Bularnıñ savabını, eñ başta peyğamberimiz Hz. Muhammed Mustafa (SAV) efendimizniñ aziz ve paq ruhuna ediye eyledik, iriştir Allam,
Peyğamberimizniñ ashabına, ehl-i beytine ve bütün peyğamberlerniñ ruhlarına da ayrı-ayrı bağışladıq, qabul eyle, Allam,
Adları unutılğan, soyları kesilgen kimselerniñ de ruhlarına ediye eyledik, olarğa da yetkiz Allam,
Qırımnıñ 1783-ünci yılda Rus Çarlığı tarafından işğalinden soñ artqan zulum ve basqılar sebebinden; dinini, tilini, can ve namusını qorçalamaq içün vatanlarını terk etmege mecbur olğan, zorlu köç yollarında yaki köçip yerleşken diyarlarda köz yumğan atalarımıznıñ ruhlarına bağışladıq, qabul eyle Allam.

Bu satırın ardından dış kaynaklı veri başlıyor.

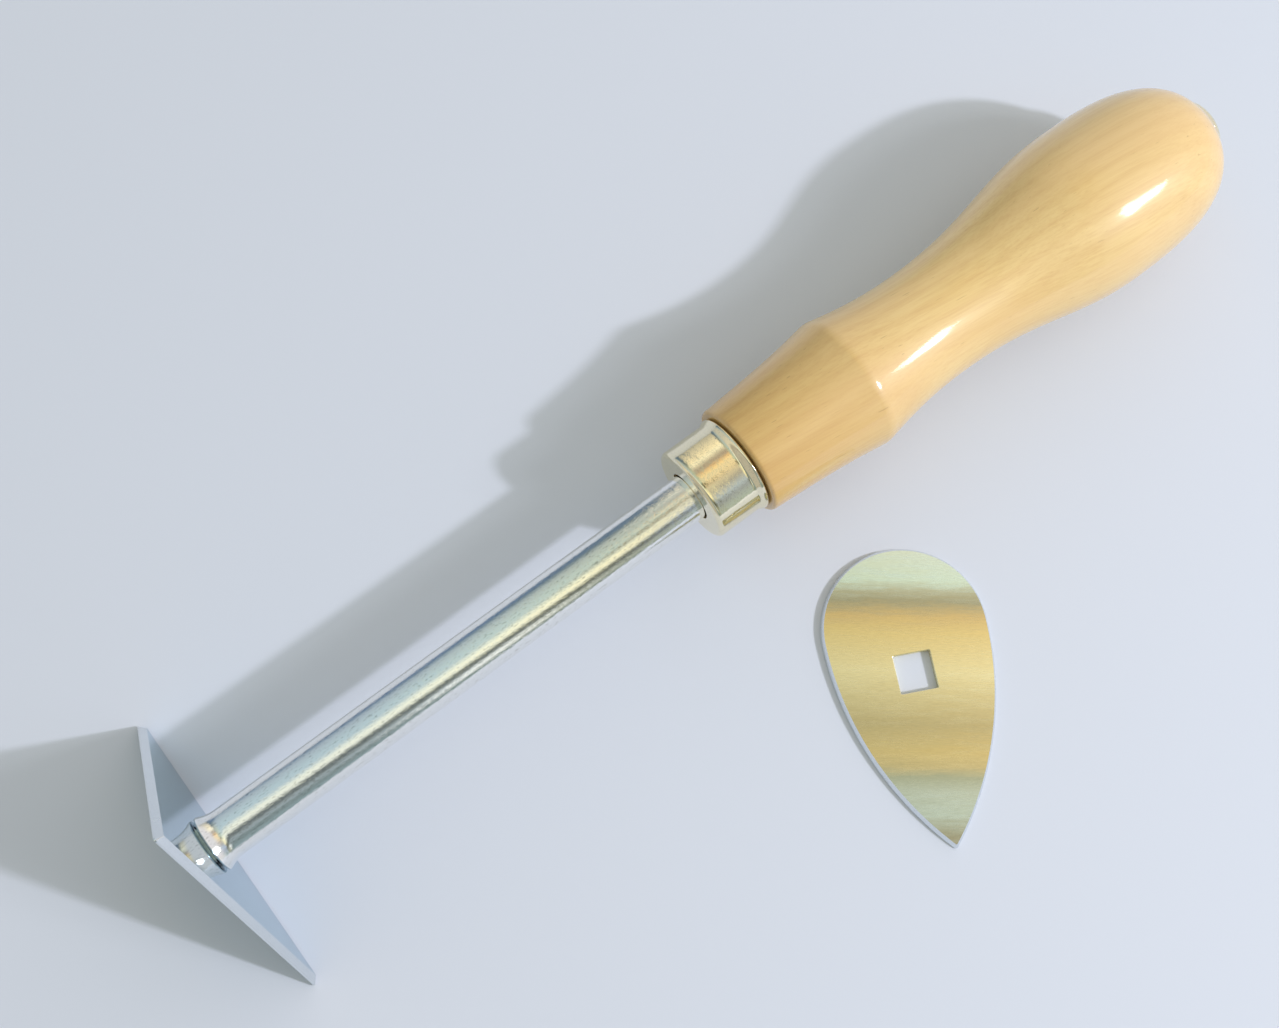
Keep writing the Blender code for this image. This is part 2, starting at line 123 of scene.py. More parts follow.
def add_node(
    tree: NodeTree, kind: str, inputs: dict | None = None, stops: Stops = (), **settings: str
) -> Node:
    """Adds a shader node with its settings and its incoming links.

    Args:
        tree: The node tree that gets the node.
        kind: The node's type without its common prefix.
        inputs: What its inputs hold or are linked to, as feed takes it.
        stops: A colour ramp's stops, as pairs of place and hex colour.
        **settings: The node's other settings.

    Returns:
        The new node.
    """
    node = tree.nodes.new("ShaderNode" + kind)
    for name, value in settings.items():
        setattr(node, name, value)
    if stops:
        elements = node.color_ramp.elements
        while len(elements) < len(stops):
            elements.new(1.0)
        for element, (place, colour) in zip(elements, stops):
            element.position = place
            element.color = linear(colour)
    feed(node, inputs or {})
    return node


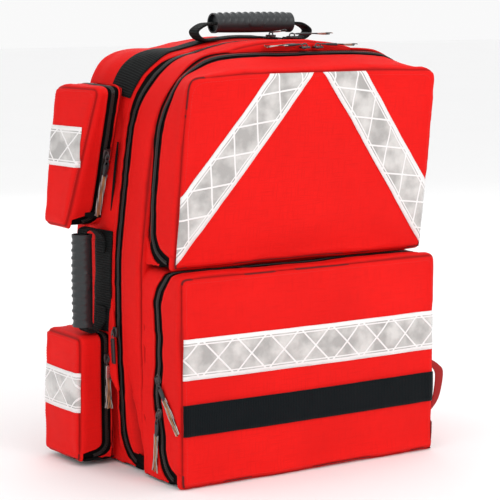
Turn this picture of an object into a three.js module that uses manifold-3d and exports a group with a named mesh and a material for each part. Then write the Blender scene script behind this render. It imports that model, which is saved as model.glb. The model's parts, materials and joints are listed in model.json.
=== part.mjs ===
// A soft rescue backpack: a rear tray that carries the harness, a front lid with two zipped pockets,
// four zipped side pouches, a carrying band with two rubber grips, and the sliders of the zips.
// Millimetres. +X is to the right seen from the front, +Y to the wearer's back, +Z up.
// The origin is on the ground under the middle of the tray.
import * as THREE from "three";
import { ConvexGeometry } from "three/addons/geometries/ConvexGeometry.js";
import { mergeVertices } from "three/addons/utils/BufferGeometryUtils.js";
import Module from "manifold-3d";

const wasm = await Module();
wasm.setup();

// ---------------------------------------------------------------- driving dimensions
const bodyWidth = 374; // across the side walls, at the ground
const bodyHeight = 531; // to the top of the crown
const trayDepth = 110; // outside of the back panel to the main zip
const lidDepth = 58; // main zip to the outside of the lid panel
const bodyWall = 8; // padded walls of the main compartment
const backThickness = 10; // padded back panel
const sideBulge = 7; // how far the filled side walls stand out half way up
const crownRise = 15; // how far the top wall arches
const topCorner = 78; // rounding of the main compartment's upper corners
const groundCorner = 14; // rounding along the ground
const forwardLean = 38; // how far the crown leans forward of the waist

const pocketWidth = 376; // both front pockets, along the lid
const faceWidth = 368; // their faces
const pocketWall = 5;
const upperPocketDepth = 61;
const upperPocketZip = 9; // lid panel to the upper pocket's zip
const upperPocketCorner = 72; // upper corners beside the lid
const lowerPocketHeight = 259;
const lowerPocketDepth = 86;
const lowerPocketZip = 36;
const lowerPocketCorner = 24;
const faceCorner = 18; // corners of a front pocket's face
const pocketLift = 2; // ground to the lower pocket
const pocketGap = 3; // between the two front pockets
const pocketDrop = 11; // the upper pocket's top edge is this far under the crown
const faceDrop = 24; // and its face ends this far lower still

const pouchWidth = 94; // along the tray's side
const lowerPouchHeight = 160;
const upperPouchHeight = 168;
const upperPouchFloor = 62; // the upper pouches narrow towards their floors
const pouchDepth = 51;
const pouchFlare = 3; // a pouch is this much deeper at its floor
const upperPouchTilt = 16; // an upper pouch is this much shallower at its front upper corner
const pouchZip = 15;
const pouchWall = 3;
const pouchCorner = 16;
const lowerPouchBase = 8; // height of the lower pouches' floor
const upperPouchBase = 302;
const pouchRear = 57; // middle of the tray to the rear edge of the pouches

const zipTurn = 52; // radius in which a zip turns forward to its hinge edge
const zipGap = 1; // between the two halves that a zip joins
const hingeGap = 2.5; // room round a pocket's hinge edge
const seam = 0.3; // between pieces that are sewn together
const tapeWidth = 11; // each half of a zip's tape
const tapeStart = 0.8; // zip line to the tape
const tapeThickness = 1.7;

const bandWidth = 40; // carrying band round the tray
const bandThickness = 2;
const bandBehindZip = 13; // zip line to the band's front edge

const gripLength = 116;
const gripRadius = 13.5;
const strapWidth = 21; // webbing through the grips
const strapThickness = 3;
const topPivotHeight = 5; // swing axis above the band
const topRise = 19.5; // swing axis to the middle of the top grip
const topReach = 84; // half the span of the top handle's webbing
const sidePivotHeight = 10;
const sideRise = 20;
const sideReach = 64;
const footTurn = 16; // how far a handle's feet turn in under its loops

const reflectiveWidth = 50;
const reflectiveThickness = 1.2;
const chevronHalfGap = 7; // middle of the face to the foot of each slanting tape, along the top
const chevronSlope = 37.8; // degrees from upright
const lowerTapeHeight = 134; // ground to the lower tape
const loopStripHeight = 66;
const loopStripWidth = 38;

const shelfHeight = 236;
const sheetThickness = 2;
const sheetMargin = 32;

const backPadWidth = 118;
const backPadThickness = 12;
const backPadMiddle = 82;
const backPadLow = 98;
const backPadHigh = 455;

const shoulderWidth = 62;
const shoulderThickness = 12;
const shoulderTop = 462; // height of the upper strap anchors
const shoulderTopX = 52;
const shoulderEndX = 92;
const shoulderEnd = 205; // height of the pads' lower ends
const shoulderBow = 66; // how far the straps stand off the back panel
const anchorX = 136;
const anchorHeight = 40;
const harnessWebbing = 25;

const sliderLength = 12;
const sliderWidth = 9;
const sliderBase = 3;
const sliderLift = 0.5; // slider above the tape
const pinHeight = 5.6; // pull's pin above the slider's underside
const pinRadius = 0.8;
const pullHole = 1.1;
const knuckleRadius = 2.1;
const knuckleWidth = 4.2;
const earThickness = 1.5;
const earRoom = 0.4;
const pullWidth = 8.5;
const pullThickness = 2;

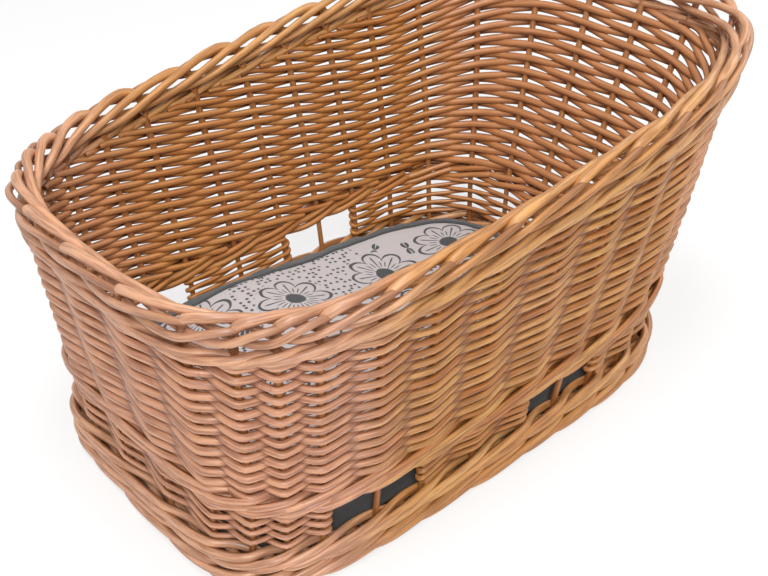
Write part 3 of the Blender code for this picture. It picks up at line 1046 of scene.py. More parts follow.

Ayrıca, Qırımnıñ milliy küreşinde çoq mahsus yerleri olğan; “Tilde, Fikirde, İşte Birlik” şiarı ile butün Türk ve İslâm âlemini uyandıruv ideali oğrunda ömürini feda etken İsmail Bey Ğaspıralınıñ ve arqadaşlarınıñ, ve dahi ömürlerini Qırımnıñ müstaqilligi küreşine adağan, 1917 qurultayını toplağan qaramanlarımızğa, 1937-nci ve 38-nci senelerde toplu qatliamlarğa oğratılğan ziyalılarımıznıñ ruhlarına, 18 May 1944 büyük Qırımtatar Sürgüninde can bergen köbüsi balaçıq, apaqay ve qart onbiñlernen Sürgün qurbanlarınıñ ruhlarına da bağışladıq, qabul eyle Allam;
Sürgünlikte milliy hareketimizni başlatqan ve halqımıznı qorçalap vatanğa qaytuvı içün küreşken ve bugün hayatta olmağan bütün inisiyatiflerimizniñ ruhlarına bağışladıq qabul eyle Allam;
Soñki eki yıl devamında, Rusiyeniñ Ukraynanı işğaline qarşı tigilip küreşken ve bu küreşte şeit olğan qaraman Qırımtatar askerlerimizniñ ve öz canlarını feda etken kerek Ukrain kerek diger halqlardan bütün qaramanlarnıñ, ve dahi Rusiyeniñ türmelerinde ölümge makum etilip can bergen qardaşlarımıznın ruhlarına bağışladıq yetkiz Allam,
Ve hususan, bundan tamam 106 yıl evel bolşevikler tarafından vahşiyce şeit etilip, naaşı Qaradeñizge atılğan, “Ant Etkenmen, söz bergenmen millet içün ölmege” dep yolbaşcılığımıznı yapqan, Qırım Başmüftüsi, Qırım Ahali Cumhuriyeti Başnazırı Şeit Noman Çelebi Cihannıñ aziz ruhuna bağışladıq, iriştir Allam,
Mına şu duağa qoşulğan, qol köterip âmin, âmin degen sayğılı cemaatımıznıñ da cümle keçmişleriniñ, soy-soplarınıñ ruhlarına bağışladıq, yetkir Allam,
Baracaq yerlerini cennet eyle, qabirlerini cennet bağçalarından bağça qıl!
Hastalarımızğa tez şifalar ber! Dertlilerimizni de dertlerinden qurtar Allam.
Milletimizni, vatanımız Qırımnı ve bütün İslâm memleketlerini er türlü felâketlerden, afatlardan, belâlardan, duşman ucümlerinden qorçala!
Bizlerge er daim tınçlıq içinde doğru yaşamaqnı nasip et Allam.
Bugünde bugün Vatanımız Qırımda ağır şeraitler astında qıynalıp yaşamağa mecbür etilgen ya da türmelerde hapis etilgen qardaşlarımızğa da hayırlı qurtulışlar nasip eyle! Milletimizni, dinimizni ve tilimizni saqla! Dualarımıznı qabul eyle!
ÂMİN! ÂMİN! ÂMİN!
Ve selâmün alel mürselin. Vel hamdü lillâhi rabbil âlemin. El-FATİHA!”
Anma programı şehitlerin ruhu için kavrulan helvanın dağıtılmasıyla son buldu.